No podemos dejar de lado a la familia en duelo. Han perdido a un hijo, a un hermano, a un nieto… No hay palabas de consuelo, ni definición. Solo respeto a su dolor, a su intimidad, a su manera de gestionar la pérdida y dar el tiempo necesario para poder aprender, si acaso es posible, a vivir sin el ser querido.

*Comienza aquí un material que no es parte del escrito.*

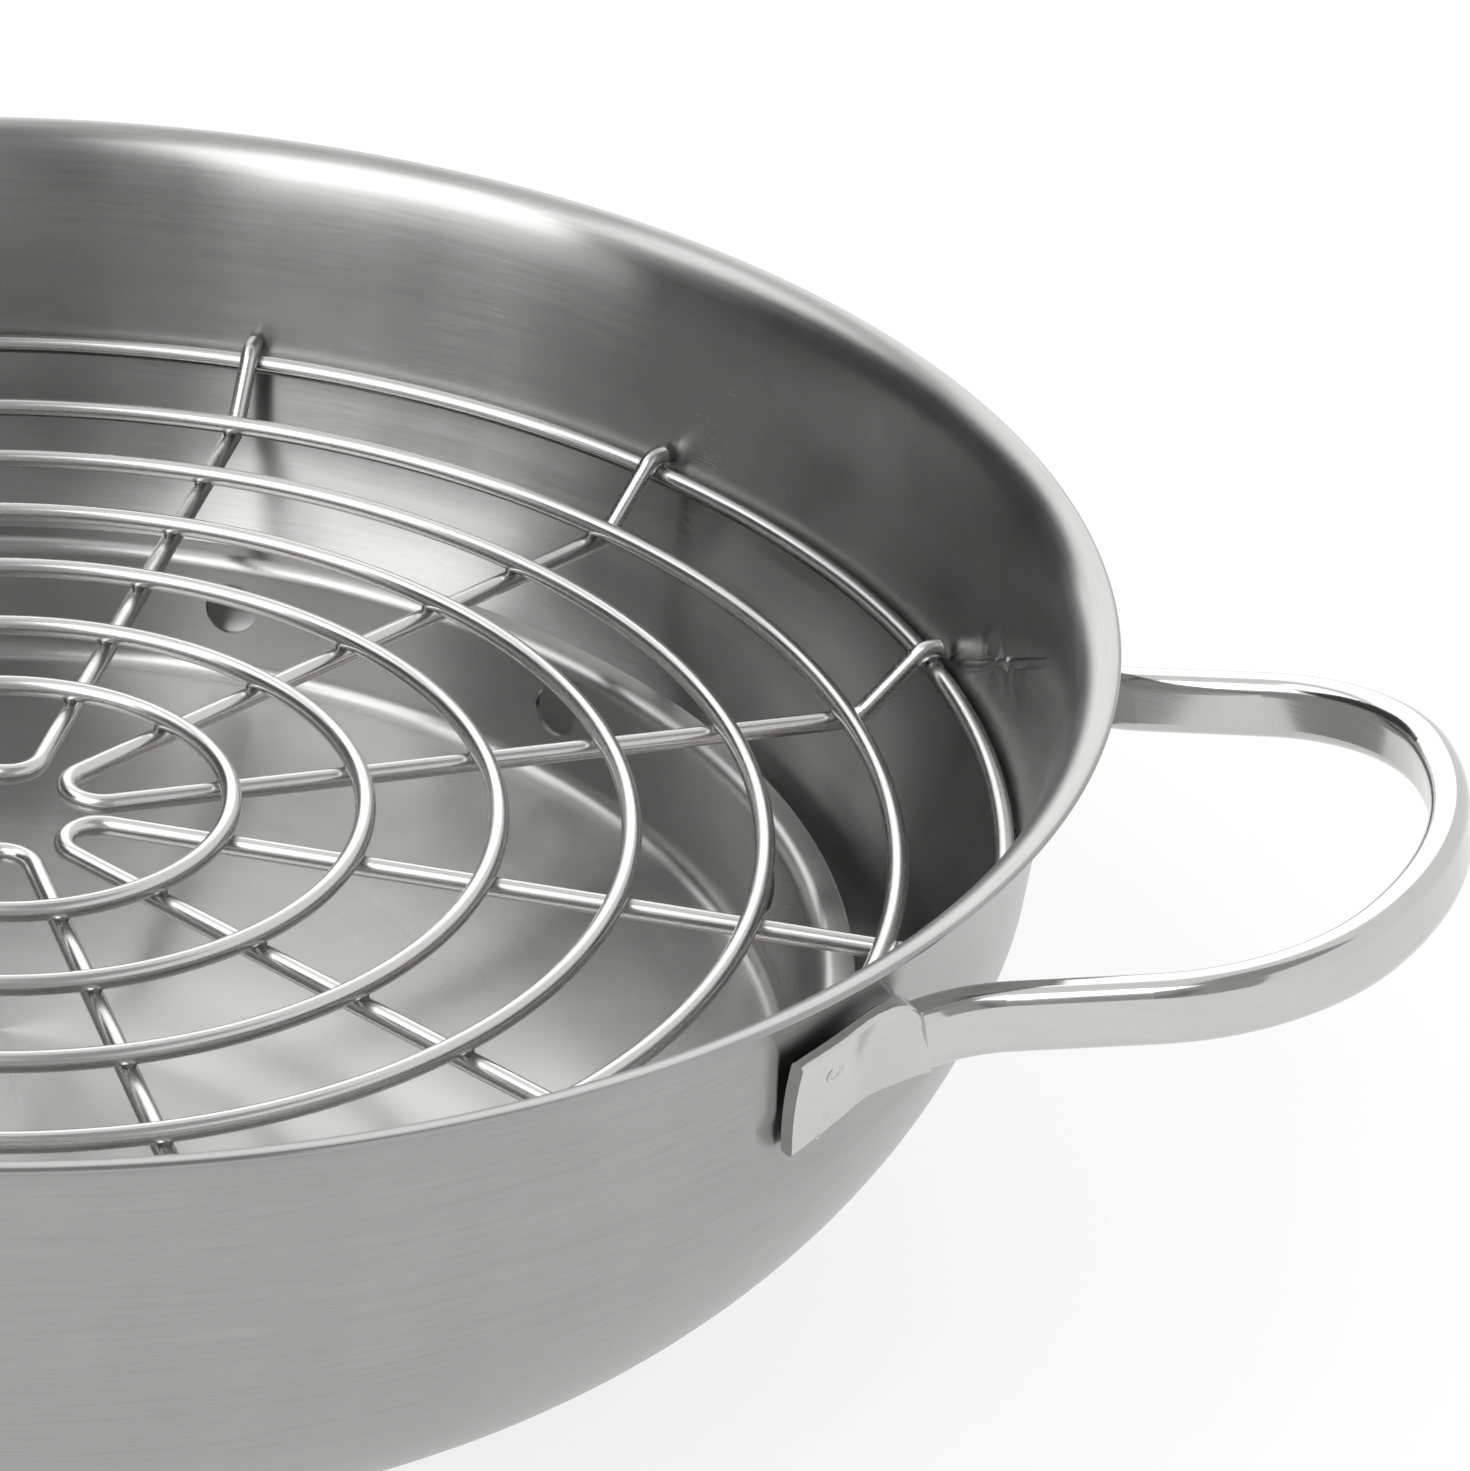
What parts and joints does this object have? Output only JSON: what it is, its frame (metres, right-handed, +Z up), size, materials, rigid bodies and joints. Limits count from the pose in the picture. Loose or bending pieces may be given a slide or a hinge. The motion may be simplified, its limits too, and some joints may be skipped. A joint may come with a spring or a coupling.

Quizá, surja esa pregunta temida: ¿por qué? Admitamos como adultos que nosotros también nos hemos hecho esa pregunta y no vamos a encontrar ninguna respuesta que nos consuele. Que hay cosas controlables y otras no, y que no hay responsables, ni culpables, ni justificaciones. La única forma posible de manejarnos en el dolor es generar una red de cuidados, tan ausente en nuestro sistema y cultura  actual, para acompañar, para detectar el más mínimo dolor, para dar permiso a la expresión del sufrimiento, para ofrecer recursos de ayuda tanto familiares, sociales, de salud mental. Dosis de paciencia, de compromiso, de tolerancia, de cariño, de respeto al malestar ajeno.

Si no somos capaces de dar soporte al dolor del otro, ¿cómo vamos a aprender a soportar el propio? O mejor dicho: sin pasar por una reflexión personal sobre cómo es nuestra forma de estar ante el sufrimiento, difícilmente vamos a ser buenos acompañantes en ello.

Siguiendo la filosofía del famoso psicológo Willian C. Kroen, cuando ayudamos a los niños a curarse del dolor que produce la herida emocional de la muerte, los estamos dotando de capacidades y una comprensión que les servirá para el resto de su vida, una vida con una y mil muertes hasta la suya propia. En conclusión, impulsar la educación emocional: afecto, compromiso y tiempo. Aprender a cuidar. Es probable que esa sea la mejor prescripción para hacer de nuestros niños unos adultos con habilidades para estar en la vida, con sus luces y sus sombras.